Eleftherios Venizelos was the most prominent politician in modern Greek history, defining the country's fate during the years he served for seven times as Prime Minister of Greece in the beginning of the 20th century - Athens International Airport, the biggest in Greece, is named after him. Venizelos was born in Chania, and now, in a shady place in the outskirts of the city close to the road to Akrotiri, lies his grave, along with the grave of his son Sophocles Venizelos, who also became a Prime Minister of Greece. The site, on top of a hill, offers one of the best views of Chania city and the coastline around it. In the site there is also the picturesque small church of Profitis Ilias and the statue of Spyrus Kagialedakis or Kagiales, a Cretan hero of the Greek revolution against the Ottomans.

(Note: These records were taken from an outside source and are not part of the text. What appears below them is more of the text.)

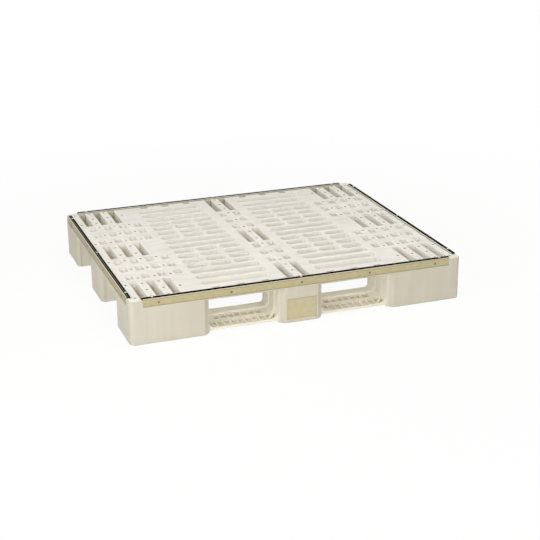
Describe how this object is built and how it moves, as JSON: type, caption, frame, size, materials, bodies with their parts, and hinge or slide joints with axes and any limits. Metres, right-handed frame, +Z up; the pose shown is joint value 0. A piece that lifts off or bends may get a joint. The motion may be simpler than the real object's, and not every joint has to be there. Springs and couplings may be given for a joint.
{
  "type": "plastic pallet",
  "caption": "Four-way plastic pallet with a slotted one-piece deck, hollow feet joined by ribbed runners, steel edge angles and raised rubber anti-slip rails.",
  "frame": {"origin": "centre of the base, on the floor", "axes": "+X along the long side, +Y from the front long side to the rear, +Z up"},
  "size_m": [1.2, 1, 0.1615],
  "materials": {
    "cream_plastic": "moulded polyolefin, satin, warm cream",
    "khaki_steel": "sheet metal with a satin khaki finish",
    "black_rubber": "extruded rubber, smooth black",
    "bright_steel": "bright plated screw"
  },
  "bodies": {
    "root": {"pallet_body": "cream_plastic", "front_label_plate": "khaki_steel", "front_edge_angle": "khaki_steel", "rear_edge_angle": "khaki_steel", "left_edge_angle": "khaki_steel", "right_edge_angle": "khaki_steel", "front_rubber_rail": "black_rubber", "rear_rubber_rail": "black_rubber", "left_rubber_rail": "black_rubber", "right_rubber_rail": "black_rubber", "front_side_screw_1": "bright_steel", "front_side_screw_2": "bright_steel", "front_side_screw_3": "bright_steel", "front_side_screw_4": "bright_steel", "front_side_screw_5": "bright_steel", "rear_side_screw_1": "bright_steel", "rear_side_screw_2": "bright_steel", "rear_side_screw_3": "bright_steel", "rear_side_screw_4": "bright_steel", "rear_side_screw_5": "bright_steel", "left_side_screw_1": "bright_steel", "left_side_screw_2": "bright_steel", "left_side_screw_3": "bright_steel", "left_side_screw_4": "bright_steel", "right_side_screw_1": "bright_steel", "right_side_screw_2": "bright_steel", "right_side_screw_3": "bright_steel", "right_side_screw_4": "bright_steel", "front_rail_screw_1": "bright_steel", "front_rail_screw_2": "bright_steel", "front_rail_screw_3": "bright_steel", "rear_rail_screw_1": "bright_steel", "rear_rail_screw_2": "bright_steel", "rear_rail_screw_3": "bright_steel", "left_rail_screw_1": "bright_steel", "left_rail_screw_2": "bright_steel", "left_rail_screw_3": "bright_steel", "right_rail_screw_1": "bright_steel", "right_rail_screw_2": "bright_steel", "right_rail_screw_3": "bright_steel"}
  },
  "joints": []
}
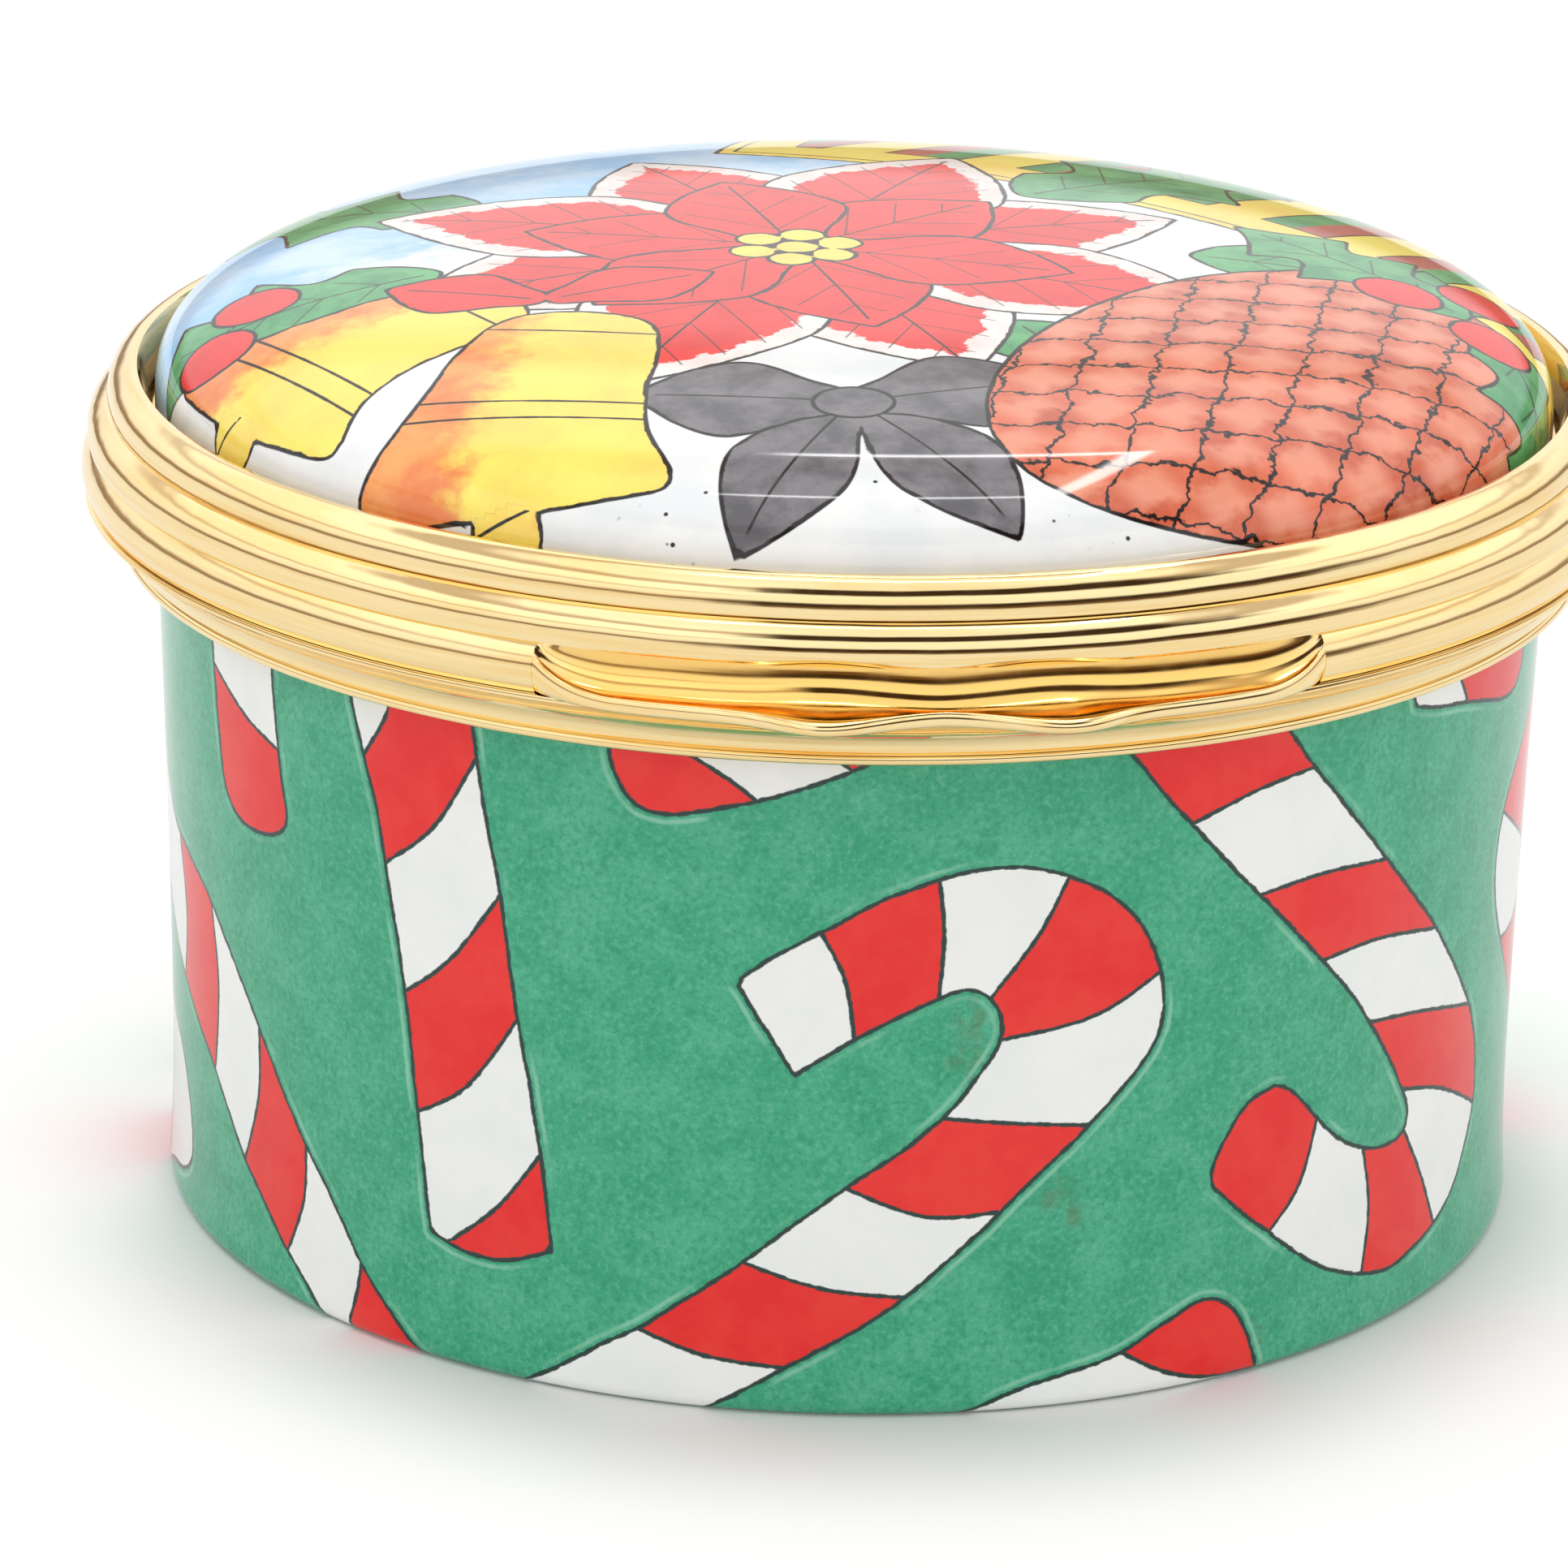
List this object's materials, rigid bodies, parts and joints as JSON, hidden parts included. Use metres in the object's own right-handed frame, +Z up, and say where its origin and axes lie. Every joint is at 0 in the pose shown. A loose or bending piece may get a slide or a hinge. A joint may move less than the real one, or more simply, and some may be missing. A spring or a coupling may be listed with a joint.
{
  "type": "enamel pill box",
  "caption": "Round enamelled pill box with a hinged domed lid, gilt reeded bezels and a wavy thumb piece.",
  "frame": {"origin": "middle of the flat underside of the enamelled cup", "axes": "+Z up through the middle of the lid, -Y towards the thumb piece, +Y towards the hinge, +X to the right seen from the front"},
  "size_m": [0.044, 0.0472, 0.0278],
  "materials": {
    "green_enamel": "glossy enamel with a printed candy cane pattern, white inside",
    "lid_enamel": "glossy enamel with a printed winter flower picture, white underneath",
    "gilt_metal": "polished gilt",
    "brass_wire": "drawn wire, slightly dull"
  },
  "bodies": {
    "base": {"enamel_body": "green_enamel", "base_bezel": "gilt_metal", "hinge_knuckle_left": "gilt_metal", "hinge_knuckle_right": "gilt_metal", "hinge_pin": "brass_wire"},
    "lid": {"lid_bezel": "gilt_metal", "enamel_lid": "lid_enamel", "thumb_piece": "gilt_metal", "hinge_knuckle_centre": "gilt_metal"}
  },
  "joints": [
    {"name": "lid_hinge", "type": "hinge", "parent": "base", "child": "lid", "pos_m": [0, 0.02295, 0.0207], "axis": [-1, 0, 0], "range_deg": [0, 100]}
  ]
}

Ancient Aptera was a powerful city-state in ancient Minoan Crete, and for many centuries the most important trading center in the island. It is in a distance of about 15 km east of Chania city, next to today's village of Aptera. It was built in an excellent, strategic location with great view, overlooking the whole of the long Souda Bay and a large part of the plains of Apokoronas. Aptera means "featherless" in Greek and there is reason for this: According to the Greek mythology, in the local temple a musical competition took place between the Muses and the Sirens. The Sirens lost, and were so sad that their feathers fell off into Souda Bay, forming the small islands in it. Aptera in ancient Minoan years had amassed immense wealth from maritime trade, and issued its own coin. The city flourished for many centuries, and it was a trading center in the Roman and even in the Byzantine era of the island.
Splantzia is a distinct quarter of Chania city. As it is close to the Old Venetian Harbour, and in fact an extension of the Old Town of Chania, it was one of the most especial neighborhoods of the city during the Venetian era. This is still evident today in its exquisite houses and buildings that still survive from that era, many of which have been masterfully restored. In the center of Splantzia there is the big 1821 Square (also called "Splantzia squate"), which is a small shaded oasis with trees during the long Cretan summer. On the sides of the square lie two known churches of Chania city, the big church of Agios Nikolaos, which is distinctive as it has both a bell tower and a minaret, and the Venetian church of St. Rocco. In Splantzia you can find plenty of beautiful cafes, taverns and shops, including the ones of the traditional knife-makers of Chania in the "maheradika" area around Sifaka street, a great place to shop for that authentic traditional Cretan knife, as a perfect memento or gift.
Chalepa quarter lies east of the center of Chania city and it is a special neighborhood with its own distinct personality. In the end of the 19th century this quarter used to be a different town – Chalepa town – favored by the wealthy residents of Chania, mostly merchants, who built their mansions here, due to its healthy climate and its wonderful view to Chania city and Northwest Crete. One of them was the father of Eleftherios Venizelos, the prominent Greek politician of the beginning of the 20th centuriy, who was born in Chalepa, his family house now being a museum. In the end of the 19th century, Chania city was the capital of Crete, and Chalepa was the place where all the foreign embassies where, and the place where the historical “Treaty of Chalepa” was signed in 1878, which granted autonomy to Crete from the Ottoman Empire. Chalepa was for many years one of the most aristocratic neighborhoods in Greece, and this is evident until today. This was not the case with Chalepa's coastline, the so-called Tabakaria, however, as it was the place where the leather processing companies of the city were located. Today, these companies have left the place long ago, but the remnants of these big buildings are still there to see, and are quickly turning to anything from exquisite boutique hotels to excellent fish taverns., making the neighborhood of Tabakaria popular with visitors.
Theriso is a small village about 15 km south of Chania city with a history too big for its size: It was here that the Revolutionary Assembly of Crete of 1905 took place, which eventually paved the way for the reunion of Crete with the rest of Greece during the collapse of the Ottoman Empire. The leader of the revolutionaries was a then young politician, Eleftherios Venizelos, who would later prove to be the most prominent political figure in Greece in the 20th century - Theriso was the hometown of Venizelos' mother. Today, the building that housed the headquarters of the Revolutionary Assembly in Therisso is an interesting museum. Close to Theriso there is also the impressive Therisso Gorge, which is accessible by car for a length of 14 kilometers, and it is a place of unique natural beauty worth visiting.